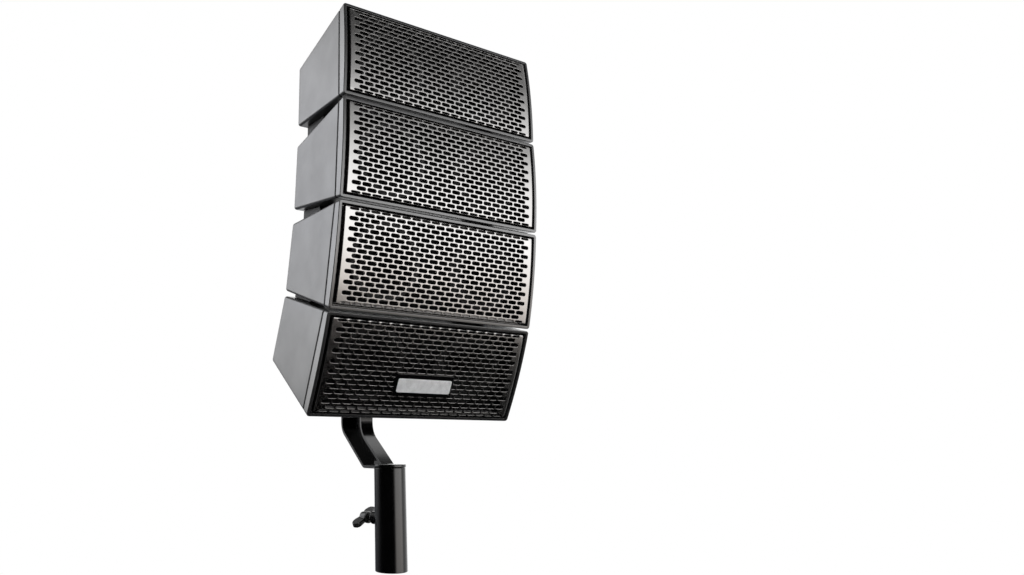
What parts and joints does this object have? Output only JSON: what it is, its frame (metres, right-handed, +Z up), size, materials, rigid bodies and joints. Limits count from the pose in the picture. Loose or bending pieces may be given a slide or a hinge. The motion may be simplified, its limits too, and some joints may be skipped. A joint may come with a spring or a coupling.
{
  "type": "column pa speaker",
  "caption": "Curved column of wedge-shaped loudspeaker modules with perforated grilles, on a rear arm with a pole socket and wing screw.",
  "frame": {"origin": "centre of the pole socket's mouth, on the pole's axis", "axes": "+Z up along the pole, -Y towards the listener in front, +X to the right of someone facing the grilles"},
  "size_m": [0.318, 0.303, 0.7319],
  "materials": {
    "cabinet": "satin moulded black",
    "bezel": "satin moulded black",
    "grille": "satin black powder coat",
    "baffle": "matt black",
    "steel": "gloss black paint",
    "basket": "satin black",
    "cone": "coated paper with a foam roll",
    "horn": "moulded matt black",
    "magnet": "zinc plated",
    "zinc": "zinc plated",
    "knob": "moulded black, with a steel stem",
    "nylon": "natural nylon",
    "board": "green solder mask",
    "badge": "brushed, blank"
  },
  "bodies": {
    "root": {"module_1_cabinet_shell": "cabinet", "module_1_front_bezel": "bezel", "module_1_grille": "grille", "module_1_baffle": "baffle", "module_1_woofer_basket": "basket", "module_1_horn": "horn", "module_1_compression_driver": "magnet", "module_2_cabinet_shell": "cabinet", "module_2_front_bezel": "bezel", "module_2_grille": "grille", "module_2_baffle": "baffle", "module_2_woofer_basket": "basket", "module_2_horn": "horn", "module_2_compression_driver": "magnet", "module_3_cabinet_shell": "cabinet", "module_3_front_bezel": "bezel", "module_3_grille": "grille", "module_3_baffle": "baffle", "module_3_woofer_basket": "basket", "module_3_horn": "horn", "module_3_compression_driver": "magnet", "module_4_cabinet_shell": "cabinet", "module_4_front_bezel": "bezel", "module_4_grille": "grille", "module_4_baffle": "baffle", "module_4_woofer_basket": "basket", "module_4_horn": "horn", "module_4_compression_driver": "magnet", "splay_block_1_2_left": "steel", "splay_block_1_2_right": "steel", "splay_block_2_3_left": "steel", "splay_block_2_3_right": "steel", "splay_block_3_4_left": "steel", "splay_block_3_4_right": "steel", "input_plate": "steel", "input_jack_left": "zinc", "input_jack_right": "zinc", "input_jack_nut_left": "zinc", "input_jack_nut_right": "zinc", "input_plate_screw_1": "zinc", "input_plate_screw_2": "zinc", "input_plate_screw_3": "zinc", "input_plate_screw_4": "zinc", "crossover_board": "board", "badge_plate": "badge", "mount_plate": "steel", "mount_bolt_1": "zinc", "mount_bolt_2": "zinc", "mount_bolt_3": "zinc", "mount_bolt_4": "zinc", "bracket_arm": "steel", "socket_tube": "steel", "socket_cap": "steel", "clamp_boss": "steel"},
    "cone_1": {"module_1_woofer_cone": "cone"},
    "cone_2": {"module_2_woofer_cone": "cone"},
    "cone_3": {"module_3_woofer_cone": "cone"},
    "cone_4": {"module_4_woofer_cone": "cone"},
    "clamp_pad": {"clamp_pad": "nylon"},
    "wing_screw": {"wing_screw": "knob"}
  },
  "joints": [
    {"name": "cone_travel_1", "type": "slide", "parent": "root", "child": "cone_1", "axis": [0, -1, 0], "range_m": [-0.0025, 0.0025], "stiffness_N_per_m": 1500},
    {"name": "cone_travel_2", "type": "slide", "parent": "root", "child": "cone_2", "axis": [0, -0.9976, -0.0698], "range_m": [-0.0025, 0.0025], "stiffness_N_per_m": 1500},
    {"name": "cone_travel_3", "type": "slide", "parent": "root", "child": "cone_3", "axis": [0, -0.9763, -0.2164], "range_m": [-0.0025, 0.0025], "stiffness_N_per_m": 1500},
    {"name": "cone_travel_4", "type": "slide", "parent": "root", "child": "cone_4", "axis": [0, -0.8988, -0.4384], "range_m": [-0.0025, 0.0025], "stiffness_N_per_m": 1500},
    {"name": "screw_travel", "type": "slide", "parent": "root", "child": "clamp_pad", "axis": [-0.3746, 0.9272, 0], "range_m": [-0.0044, 0.0021]},
    {"name": "wing_turn", "type": "hinge", "parent": "clamp_pad", "child": "wing_screw", "pos_m": [0, 0, 0.0655], "axis": [-0.3746, 0.9272, 0], "range_deg": [-1260, 600]}
  ],
  "couplings": [
    {"joint": "screw_travel", "follows": "wing_turn", "m_per_rad": 0.00019894}
  ]
}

DIRECTIONS FOR THIS TASK
Go back to the listing above and please repeat it exactly.

ANSWER
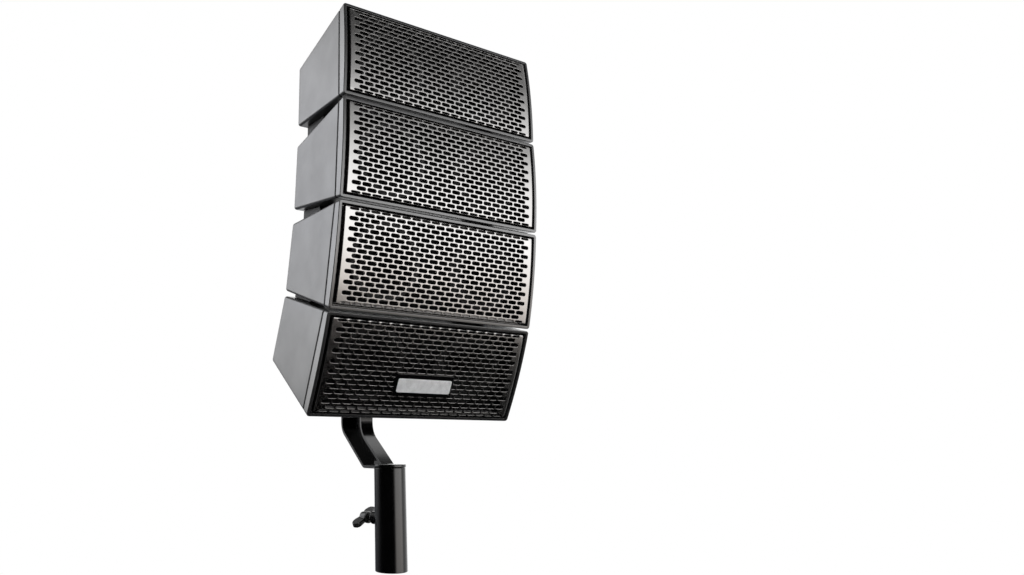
What parts and joints does this object have? Output only JSON: what it is, its frame (metres, right-handed, +Z up), size, materials, rigid bodies and joints. Limits count from the pose in the picture. Loose or bending pieces may be given a slide or a hinge. The motion may be simplified, its limits too, and some joints may be skipped. A joint may come with a spring or a coupling.
{
  "type": "column pa speaker",
  "caption": "Curved column of wedge-shaped loudspeaker modules with perforated grilles, on a rear arm with a pole socket and wing screw.",
  "frame": {"origin": "centre of the pole socket's mouth, on the pole's axis", "axes": "+Z up along the pole, -Y towards the listener in front, +X to the right of someone facing the grilles"},
  "size_m": [0.318, 0.303, 0.7319],
  "materials": {
    "cabinet": "satin moulded black",
    "bezel": "satin moulded black",
    "grille": "satin black powder coat",
    "baffle": "matt black",
    "steel": "gloss black paint",
    "basket": "satin black",
    "cone": "coated paper with a foam roll",
    "horn": "moulded matt black",
    "magnet": "zinc plated",
    "zinc": "zinc plated",
    "knob": "moulded black, with a steel stem",
    "nylon": "natural nylon",
    "board": "green solder mask",
    "badge": "brushed, blank"
  },
  "bodies": {
    "root": {"module_1_cabinet_shell": "cabinet", "module_1_front_bezel": "bezel", "module_1_grille": "grille", "module_1_baffle": "baffle", "module_1_woofer_basket": "basket", "module_1_horn": "horn", "module_1_compression_driver": "magnet", "module_2_cabinet_shell": "cabinet", "module_2_front_bezel": "bezel", "module_2_grille": "grille", "module_2_baffle": "baffle", "module_2_woofer_basket": "basket", "module_2_horn": "horn", "module_2_compression_driver": "magnet", "module_3_cabinet_shell": "cabinet", "module_3_front_bezel": "bezel", "module_3_grille": "grille", "module_3_baffle": "baffle", "module_3_woofer_basket": "basket", "module_3_horn": "horn", "module_3_compression_driver": "magnet", "module_4_cabinet_shell": "cabinet", "module_4_front_bezel": "bezel", "module_4_grille": "grille", "module_4_baffle": "baffle", "module_4_woofer_basket": "basket", "module_4_horn": "horn", "module_4_compression_driver": "magnet", "splay_block_1_2_left": "steel", "splay_block_1_2_right": "steel", "splay_block_2_3_left": "steel", "splay_block_2_3_right": "steel", "splay_block_3_4_left": "steel", "splay_block_3_4_right": "steel", "input_plate": "steel", "input_jack_left": "zinc", "input_jack_right": "zinc", "input_jack_nut_left": "zinc", "input_jack_nut_right": "zinc", "input_plate_screw_1": "zinc", "input_plate_screw_2": "zinc", "input_plate_screw_3": "zinc", "input_plate_screw_4": "zinc", "crossover_board": "board", "badge_plate": "badge", "mount_plate": "steel", "mount_bolt_1": "zinc", "mount_bolt_2": "zinc", "mount_bolt_3": "zinc", "mount_bolt_4": "zinc", "bracket_arm": "steel", "socket_tube": "steel", "socket_cap": "steel", "clamp_boss": "steel"},
    "cone_1": {"module_1_woofer_cone": "cone"},
    "cone_2": {"module_2_woofer_cone": "cone"},
    "cone_3": {"module_3_woofer_cone": "cone"},
    "cone_4": {"module_4_woofer_cone": "cone"},
    "clamp_pad": {"clamp_pad": "nylon"},
    "wing_screw": {"wing_screw": "knob"}
  },
  "joints": [
    {"name": "cone_travel_1", "type": "slide", "parent": "root", "child": "cone_1", "axis": [0, -1, 0], "range_m": [-0.0025, 0.0025], "stiffness_N_per_m": 1500},
    {"name": "cone_travel_2", "type": "slide", "parent": "root", "child": "cone_2", "axis": [0, -0.9976, -0.0698], "range_m": [-0.0025, 0.0025], "stiffness_N_per_m": 1500},
    {"name": "cone_travel_3", "type": "slide", "parent": "root", "child": "cone_3", "axis": [0, -0.9763, -0.2164], "range_m": [-0.0025, 0.0025], "stiffness_N_per_m": 1500},
    {"name": "cone_travel_4", "type": "slide", "parent": "root", "child": "cone_4", "axis": [0, -0.8988, -0.4384], "range_m": [-0.0025, 0.0025], "stiffness_N_per_m": 1500},
    {"name": "screw_travel", "type": "slide", "parent": "root", "child": "clamp_pad", "axis": [-0.3746, 0.9272, 0], "range_m": [-0.0044, 0.0021]},
    {"name": "wing_turn", "type": "hinge", "parent": "clamp_pad", "child": "wing_screw", "pos_m": [0, 0, 0.0655], "axis": [-0.3746, 0.9272, 0], "range_deg": [-1260, 600]}
  ],
  "couplings": [
    {"joint": "screw_travel", "follows": "wing_turn", "m_per_rad": 0.00019894}
  ]
}